A new joint government-industry effort to help struggling homeowners is insufficient to bring widespread changes in home loans to stem the tide of foreclosures, the head of the FDIC said Tuesday.

Federal Deposit Insurance Corp. Chairman Sheila Bair said the new plan, the most sweeping effort yet, "is a step in the right direction but falls short of what is needed."

Bair, a Bush appointee and independent regulator, has been saying for months that the government needs to do more to help tens of thousands of home borrowers avert foreclosure, including setting standards for modifying mortgages into more affordable loans, and providing loan guarantees to banks that meet them.

Her outspoken public criticism of the Bush administration's mortgage aid programs has won her kudos from Democrats in Congress.

Bair's term as FDIC chairman runs through mid-2011; she previously said she would remain in her position if requested by the new president.

The new plan announced Tuesday is meant to help troubled homeowners by speeding the process for renegotiating hundreds of thousands of delinquent loans held by Fannie Mae and Freddie Mac.

CBS Evening News correspondent Bill Whitaker reports that it was the FDIC that got the ball rolling by offering to modify crushing housing loans when it took over Pasadena-based IndyMac in July. JPMorgan Chase, Bank of America and HSBC followed suit - all lowering interest rates for hundreds of thousands of borrowers.

The plan could have tremendous importance because Fannie and Freddie own or guarantee nearly 31 million U.S. mortgages, or nearly six of every 10 outstanding. Still, government officials did not have an estimate of how many people would qualify for the new program.

The new approach goes into effect Dec. 15.

To qualify, borrowers would have to be at least three months behind on their home loans, and would need to owe 90 percent or more than the home is currently worth. Investors who do not occupy their homes would be excluded, as would borrowers who have filed for bankruptcy.

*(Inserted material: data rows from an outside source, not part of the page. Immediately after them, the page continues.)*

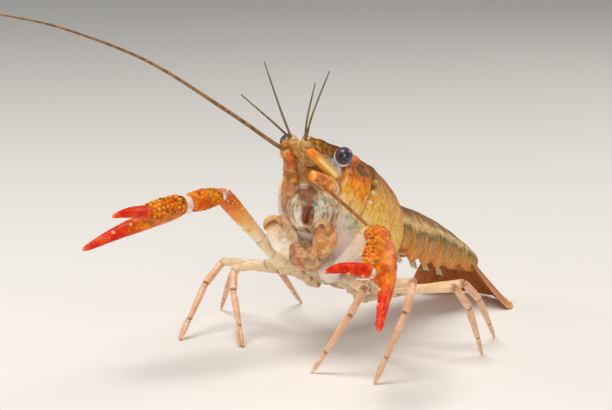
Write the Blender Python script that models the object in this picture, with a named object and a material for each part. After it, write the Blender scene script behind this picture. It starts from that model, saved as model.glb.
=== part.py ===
"""Red swamp crayfish, a young adult rearing up with its claws open, as a still life-size model.

Each named part of the body is one closed solid, and neighbours meet face to face across GAP.
The model is shaped in millimetres and set down in metres: +Z up, the animal faces -Y, its left
side is +X, and its feet and tail fan stand on z = 0 with the origin under the middle of its box.

Trunk frame, for all that the carapace carries: x forward, y left, z up from the mid height, and
the carapace's rear edge at REAR_X. Stance frame, for feet and claws: level, facing -Y, mm.
"""

import math
import random

import bmesh
import bpy
from mathutils import Matrix, Vector

METRES_PER_MM = 0.001
GAP = 0.3
KEPT_SHARE = 0.3  # a cut that leaves less than this of a piece has failed
ROUNDING_SHARE = 0.999  # of a volume that a union may lose to rounding
SHARP_ANGLE = 40  # degrees, where the shading shows an edge
LEFT, RIGHT = 1, -1
SIDES = {"left": LEFT, "right": RIGHT}

# ------------------------------------------------------------------ stance of the trunk
TRUNK_PITCH = 27.7  # degrees, head raised
TRUNK_ROLL = 11.5  # degrees, left side lower
TRUNK_YAW = 5  # degrees, head turned to its left
TRUNK_ORIGIN = (-3.3, 0.8, 14.6)  # stance frame, mm

TRUNK = (
    Matrix.Translation(TRUNK_ORIGIN)
    @ Matrix.Rotation(math.radians(TRUNK_YAW - 90), 4, "Z")
    @ Matrix.Rotation(math.radians(-TRUNK_PITCH), 4, "Y")
    @ Matrix.Rotation(math.radians(-TRUNK_ROLL), 4, "X")
)

# ------------------------------------------------------------------ carapace, (x, value) in mm
REAR_X = 2.2
HALF_WIDTH = ((2.2, 6.7), (6, 7.6), (11.5, 8.0), (17, 7.9), (22.8, 7.1), (27.5, 6.0), (31.5, 4.5))
TOP = ((2.2, 8.0), (7.8, 9.1), (13.4, 9.4), (19, 9.1), (24.6, 8.0), (31.5, 6.3))
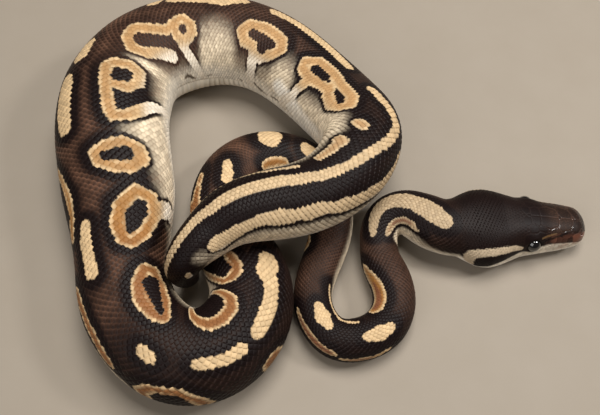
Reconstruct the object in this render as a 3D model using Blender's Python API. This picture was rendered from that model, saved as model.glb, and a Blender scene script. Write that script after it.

Qualified borrowers would get help in several ways: The interest rate would be reduced so they wouldn't pay more than 38 percent of their income on housing expenses. Another option is for loans to be extended to 40 years from 30, and for some of the principal amount to be deferred interest-free.

"Given continually rising foreclosures and their impact on the economy, we must address the need for appropriate economic incentives to prevent unnecessary foreclosures," Bair said in a statement. "As we lend and invest hundreds of billions of dollars to help institutions suffering leveraged losses from defaulting mortgages, we must also devote some of that money to fixing the front-end problem: too many unaffordable home loans."